Esta união do reino e do condado teve consequências. Ao mesmo tempo que o recém-emergente reino de Portugal, Aragão-Barcelona constituiu um contrapeso significativo a Castela. Não foi por acaso que a filha mais velha do principe Raimundo e da rainha Petronilha foi dada em casamento a Dom Sancho I, o Povoador (r. 1185-1211), o segundo rei de Portugal. Contudo, o reino e o condado continuaram a ser parceiros estranhos. Ambos preservaram as suas próprias leis, cortes e língua. O aragonês não era muito diferente do castelhano, já o catalão se parecia com o occitano do Languedoc, região onde foram perseguidos os Cátaros.

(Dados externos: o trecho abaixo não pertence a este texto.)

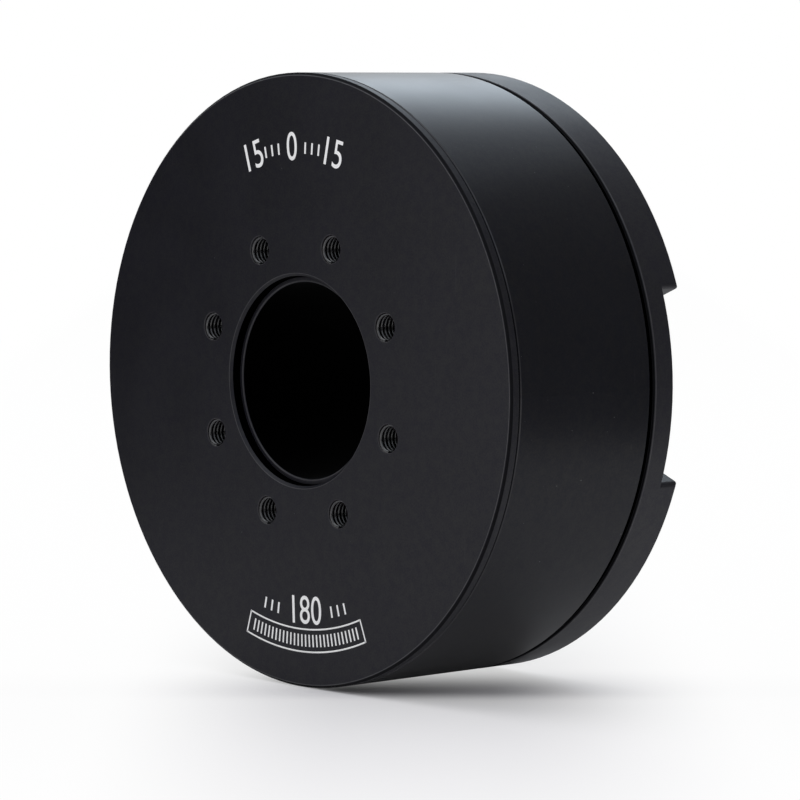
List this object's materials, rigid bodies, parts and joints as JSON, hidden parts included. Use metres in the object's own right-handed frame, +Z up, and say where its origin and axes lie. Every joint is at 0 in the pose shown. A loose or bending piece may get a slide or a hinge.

Barcelona fundada pelo irmão de Aníbal no século III a. C. e libertada dos mouros por Carlos Magno, era muito mais venerável do que Saragoça. A Casa Berengário, sucessora de uma linhagem de 24 condes de Barcelona desde o principio do século IX, era mais importante do que a de Ramiro. Desde a época do primeiro conde, Bera (r. 801-820), filho de um seguidor de Carlos Magno, Guilherme de Toulouse, que o seu território era sólido de terras. Ou seja, a parte catalã do reino conjunto era maior, mais antiga e mais rica.
Esta monarquia complexa, surgiu na cena europeia na época dos trovadores e o culto do “amor cortês”. Situava-se no coração de uma região formada pela Aquitânia, o Languedoc e a Provença, onde floresceram os trovadores.
Posto isto, conclui-se que a Catalunha em si, nunca foi um estado soberano – independente. Mas manteve sempre as suas características com autonomia.
Mas isso é assunto para ser resolvido pelos Espanhóis.
Contudo, advertimos para o seguinte: O que será da Europa se os antigos condados e reinos formados depois da desagregação do Império Romano, resolverem agora pedir a independência?